Alle wichtig, alle gross. Sollte ich hier nicht schon die ersten Superstars erkennen, frage ich mich am Dienstagmorgen im vollgepackten Zug von Landquart nach Davos. Sie müssen wissen: Ich kann mir Gesichter nicht merken. Menschenaufläufe im Stil des WEF bedeuten für mich Superstress.

Aussenministerin oder Primarlehrerin?

Wer war das noch mal? Ich würde es schaffen, die Aussenministerin von Schweden mit der Primarlehrerin meiner Nichte zu verwechseln. Nur, weil beide an derselben Stelle einen Leberfleck haben. Es ist ein Drama.

Nach der Ankunft lasse ich mich in der Karawane der Neuankömmlinge Richtung Akkreditierung spülen, um meinen Badge in Empfang zu nehmen. Die Ausgabe der Ausweise ist im Eishockeystadion, das lange meine journalistische Heimat war. Hier würde ich den Materialwart erkennen, nützt jetzt leider auch nichts. Der wurde ausquartiert. Ich starte also bei null. Kein Heimvorteil. Erstes WEF, hohe Erwartungen. An meine Augen und meinen Geist.
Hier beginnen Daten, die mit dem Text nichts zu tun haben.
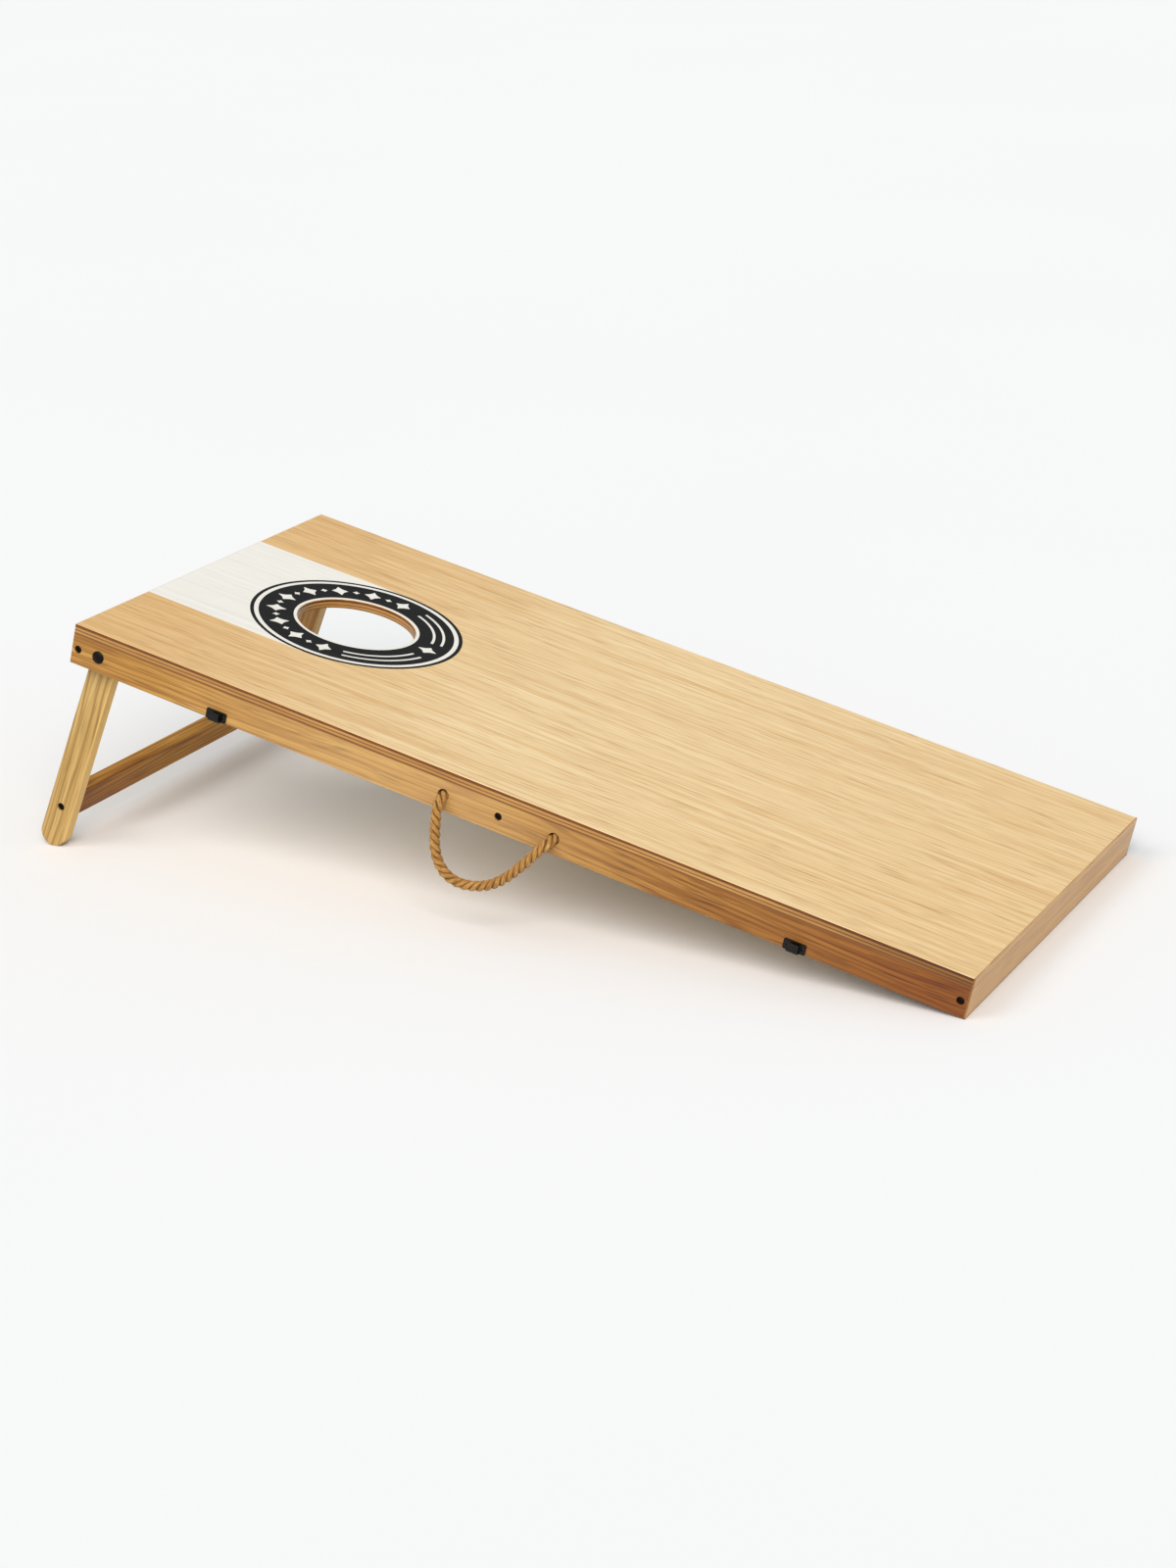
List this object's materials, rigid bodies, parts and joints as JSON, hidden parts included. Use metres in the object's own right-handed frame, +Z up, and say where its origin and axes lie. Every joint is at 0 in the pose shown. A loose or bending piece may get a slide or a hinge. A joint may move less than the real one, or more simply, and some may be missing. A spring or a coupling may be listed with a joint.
{
  "type": "cornhole board",
  "caption": "Sloping wooden target board with a round bag hole, folding rear legs joined by a stretcher, latch keepers and a knotted rope carrying handle.",
  "frame": {"origin": "on the floor, under the middle of the box around the board and its legs", "axes": "+X towards the low front end, +Z up, so -Y is the player's left, where the rope handle is"},
  "size_m": [1.251, 0.635, 0.3048],
  "materials": {
    "deck_ply": "satin varnish",
    "fascia_wood": "satin varnish",
    "rail_wood": "satin varnish",
    "leg_wood": "satin varnish",
    "black_steel": "black, satin",
    "plated_steel": "zinc plated",
    "rope_fibre": "laid natural fibre",
    "paint_black": "printed on the deck, satin",
    "paint_white": "printed on the deck, satin"
  },
  "bodies": {
    "board": {"deck_panel": "deck_ply", "front_fascia": "fascia_wood", "left_side_rail": "rail_wood", "right_side_rail": "rail_wood", "back_rail": "rail_wood", "centre_rail": "rail_wood", "front_rail": "rail_wood", "left_frame_screws": "black_steel", "right_frame_screws": "black_steel", "left_pivot_bolt": "black_steel", "right_pivot_bolt": "black_steel", "left_spacer_washer": "plated_steel", "right_spacer_washer": "plated_steel", "left_nut_washer": "plated_steel", "right_nut_washer": "plated_steel", "left_lock_nut": "plated_steel", "right_lock_nut": "plated_steel", "left_back_keeper": "black_steel", "left_front_keeper": "black_steel", "right_back_keeper": "black_steel", "right_front_keeper": "black_steel", "left_keeper_screws": "black_steel", "right_keeper_screws": "black_steel", "rope_back_end": "rope_fibre", "rope_front_end": "rope_fibre", "rope_back_knot": "rope_fibre", "rope_front_knot": "rope_fibre"},
    "legs": {"left_leg": "leg_wood", "right_leg": "leg_wood", "leg_stretcher": "leg_wood", "stretcher_screws": "black_steel"},
    "handle": {"rope_handle": "rope_fibre"}
  },
  "joints": [
    {"name": "leg_fold", "type": "hinge", "parent": "board", "child": "legs", "pos_m": [-0.51681, 0, 0.26568], "axis": [0, -1, 0], "range_deg": [0, 97.9]},
    {"name": "handle_swing", "type": "hinge", "parent": "board", "child": "handle", "pos_m": [0.03147, -0.3075, 0.14685], "axis": [-0.9773, 0, 0.2118], "range_deg": [0, 110]}
  ]
}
Chef souverän erkannt – gilt nicht!

Ich mache mich auf ins Kongresszentrum, der Puls geht höher. Auf dem Weg treffe ich einen Arbeitskollegen und meinen Chef, die ich beide souverän erkenne. Ok, gilt nicht. Dann aber: Ta-daaah! Der Nationalbank-Präsident, Martin Schlegel. Volltreffer zum Start. Grüezi, Smalltalk, Smalltalk, Smalltalk, Adieu. So schlimm wird das nicht werden.

Scholz und Selenski sind leichtes Spiel. Bei ein paar anderen habe ich unauffällig bei meiner Sitznachbarin nachgefragt oder verstohlen auf das Namensschildchen geschielt. Für mich sind die Schilder überlebenswichtig: Bitte mindestens Schriftgrösse 22 und gut sichtbar getragen.
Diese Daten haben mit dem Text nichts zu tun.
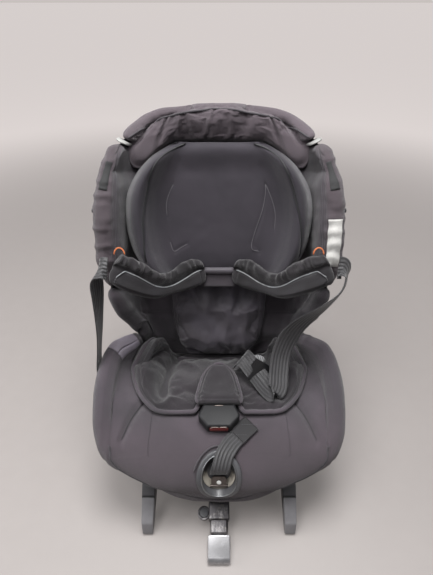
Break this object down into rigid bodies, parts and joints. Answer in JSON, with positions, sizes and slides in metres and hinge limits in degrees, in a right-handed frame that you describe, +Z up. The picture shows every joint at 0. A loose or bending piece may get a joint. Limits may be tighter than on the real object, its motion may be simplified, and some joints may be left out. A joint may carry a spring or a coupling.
{
  "type": "child car seat",
  "caption": "Padded bucket seat with sliding headrest, harness, buckle and strap adjuster, on a base with reclining rails, a folding support leg and sliding anchor arms.",
  "frame": {"origin": "on the floor under the middle of the object's bounding box, the anchor arms pushed in and the leg resting forward on the floor", "axes": "+Z up, the seat faces -Y, +X to the right of a front view"},
  "size_m": [0.4773, 0.6, 0.6975],
  "materials": {
    "fabric_cover": "matte woven cover over foam",
    "jersey": "smooth stretch fabric over foam",
    "webbing": "woven polyester webbing",
    "black_plastic": "moulded",
    "grey_plastic": "moulded",
    "pale_plastic": "moulded",
    "steel": "satin",
    "dark_steel": "satin",
    "plate_metal": "worn",
    "red_plastic": "satin",
    "orange_cord": "elastic cord",
    "rubber": "matte"
  },
  "bodies": {
    "base": {"base_housing": "black_plastic", "leg_pin": "steel", "recline_rail_left": "dark_steel", "recline_rail_right": "dark_steel", "arm_rail_left": "grey_plastic", "arm_rail_right": "grey_plastic", "front_foot_left": "grey_plastic", "front_foot_right": "grey_plastic", "rear_pad_left": "rubber", "rear_pad_right": "rubber"},
    "recline_button": {"recline_button": "black_plastic"},
    "arm_left": {"anchor_arm_left": "steel", "connector_left": "black_plastic"},
    "arm_right": {"anchor_arm_right": "steel", "connector_right": "black_plastic"},
    "hook_left": {"latch_hook_left": "steel"},
    "hook_right": {"latch_hook_right": "steel"},
    "release_left": {"release_slider_left": "grey_plastic"},
    "release_right": {"release_slider_right": "grey_plastic"},
    "leg": {"leg_sleeve": "black_plastic"},
    "leg_button": {"leg_lock_button": "grey_plastic"},
    "leg_slide": {"leg_tube": "steel", "leg_foot": "grey_plastic"},
    "seat": {"seat_shell": "black_plastic", "rear_panel": "black_plastic", "cradle_shaft_front": "steel", "cradle_shaft_rear": "steel", "cradle_plate_left": "dark_steel", "cradle_plate_right": "dark_steel", "guide_rail_left": "steel", "guide_rail_right": "steel", "wing_pad_left": "fabric_cover", "wing_pad_right": "fabric_cover", "side_liner_left": "pale_plastic", "side_liner_right": "pale_plastic", "seat_cover": "fabric_cover", "seat_insert": "fabric_cover", "back_cover": "fabric_cover", "back_pad": "fabric_cover", "top_pad": "fabric_cover", "harness_strap_left": "webbing", "harness_strap_right": "webbing", "tongue_left": "steel", "tongue_right": "steel", "crotch_strap": "webbing", "crotch_pad": "fabric_cover", "buckle_housing": "black_plastic", "adjuster_bezel": "grey_plastic", "adjuster_strap": "webbing"},
    "buckle_button": {"buckle_button": "red_plastic"},
    "adjuster_lever": {"adjuster_lever": "plate_metal"},
    "headrest": {"headrest_carriage": "black_plastic", "headrest_shell": "black_plastic", "headrest_cushion": "jersey", "shoulder_pad_left": "fabric_cover", "shoulder_pad_right": "fabric_cover", "elastic_loop_left": "orange_cord", "elastic_loop_right": "orange_cord"},
    "headrest_handle": {"headrest_handle": "grey_plastic"}
  },
  "joints": [
    {"name": "seat_recline", "type": "hinge", "parent": "base", "child": "seat", "pos_m": [0, -0.02, 0.6], "axis": [-1, 0, 0], "range_deg": [0, 8]},
    {"name": "recline_button_press", "type": "slide", "parent": "base", "child": "recline_button", "axis": [0, 1, 0], "range_m": [0, 0.007], "stiffness_N_per_m": 700, "springref_m": -0.002},
    {"name": "anchor_arm_slide_left", "type": "slide", "parent": "base", "child": "arm_left", "axis": [0, 1, 0], "range_m": [0, 0.12]},
    {"name": "hook_turn_left", "type": "hinge", "parent": "arm_left", "child": "hook_left", "pos_m": [-0.14, 0.257, 0.0689], "axis": [1, 0, 0], "range_deg": [0, 25]},
    {"name": "release_slide_left", "type": "slide", "parent": "arm_left", "child": "release_left", "axis": [0, -1, 0], "range_m": [0, 0.008], "stiffness_N_per_m": 400, "springref_m": -0.002},
    {"name": "anchor_arm_slide_right", "type": "slide", "parent": "base", "child": "arm_right", "axis": [0, 1, 0], "range_m": [0, 0.12]},
    {"name": "hook_turn_right", "type": "hinge", "parent": "arm_right", "child": "hook_right", "pos_m": [0.14, 0.257, 0.0689], "axis": [1, 0, 0], "range_deg": [0, 25]},
    {"name": "release_slide_right", "type": "slide", "parent": "arm_right", "child": "release_right", "axis": [0, -1, 0], "range_m": [0, 0.008], "stiffness_N_per_m": 400, "springref_m": -0.002},
    {"name": "leg_swing", "type": "hinge", "parent": "base", "child": "leg", "pos_m": [0, -0.04, 0.078], "axis": [1, 0, 0], "range_deg": [0, 160]},
    {"name": "leg_button_press", "type": "slide", "parent": "leg", "child": "leg_button", "axis": [0, 0.247, -0.969], "range_m": [0, 0.003], "stiffness_N_per_m": 500, "springref_m": -0.001},
    {"name": "leg_extend", "type": "slide", "parent": "leg", "child": "leg_slide", "axis": [0, -0.969, -0.247], "range_m": [0, 0.09]},
    {"name": "buckle_button_press", "type": "slide", "parent": "seat", "child": "buckle_button", "axis": [0, 0.9915, 0.1299], "range_m": [0, 0.004], "stiffness_N_per_m": 700, "springref_m": -0.002},
    {"name": "adjuster_lever_press", "type": "hinge", "parent": "seat", "child": "adjuster_lever", "pos_m": [0, -0.21806, 0.13553], "axis": [-1, 0, 0], "range_deg": [0, 10], "stiffness_Nm_per_rad": 0.25, "springref_deg": -8.59},
    {"name": "headrest_slide", "type": "slide", "parent": "seat", "child": "headrest", "axis": [0, 0.3746, 0.9272], "range_m": [0, 0.07], "deforming": ["harness_strap_left", "harness_strap_right"]},
    {"name": "headrest_handle_pull", "type": "slide", "parent": "headrest", "child": "headrest_handle", "axis": [0, 0.3746, 0.9272], "range_m": [0, 0.008], "stiffness_N_per_m": 600, "springref_m": -0.003}
  ],
  "couplings": [
    {"joint": "hook_turn_left", "follows": "release_slide_left", "rad_per_m": 54.5},
    {"joint": "hook_turn_right", "follows": "release_slide_right", "rad_per_m": 54.5}
  ]
}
Andere Menschen haben auch Probleme

Am Mittwoch dann läuft es wie geschmiert: Bundesrätinnen, Bundesräte, Blackrock-Boss, FIS-Präsident, Ex-US-Aussenminister. Pämm, pämm, pämm. Ich fühle mich im Flow. Ich, gesichtsblind? Von wegen. Ein Bundesratssprecher nennt mich Sandra. Es tut gut zu merken, dass andere Menschen auch Probleme haben. Dann aber, Unsicherheit: Ist das Javier Milei, der argentinische Staatspräsident? Der kommt doch erst morgen?

Ich gehe näher. Hä, warum spricht der Mann Französisch? Ok. Fehlanzeige. So was von. Für mich war er ein Doppelgänger, für andere Menschen wars eher so «ja, hätt echli öppis». Ein Einfädler im fulminanten Ritt durchs Getümmel. Jetzt nur nicht aus der Ruhe kommen. Der Mittwoch verläuft ansonsten fast pannenfrei. Sorry an den Schweizer Berufskollegen, den ich in Englisch gefragt habe, ob hier noch frei sei.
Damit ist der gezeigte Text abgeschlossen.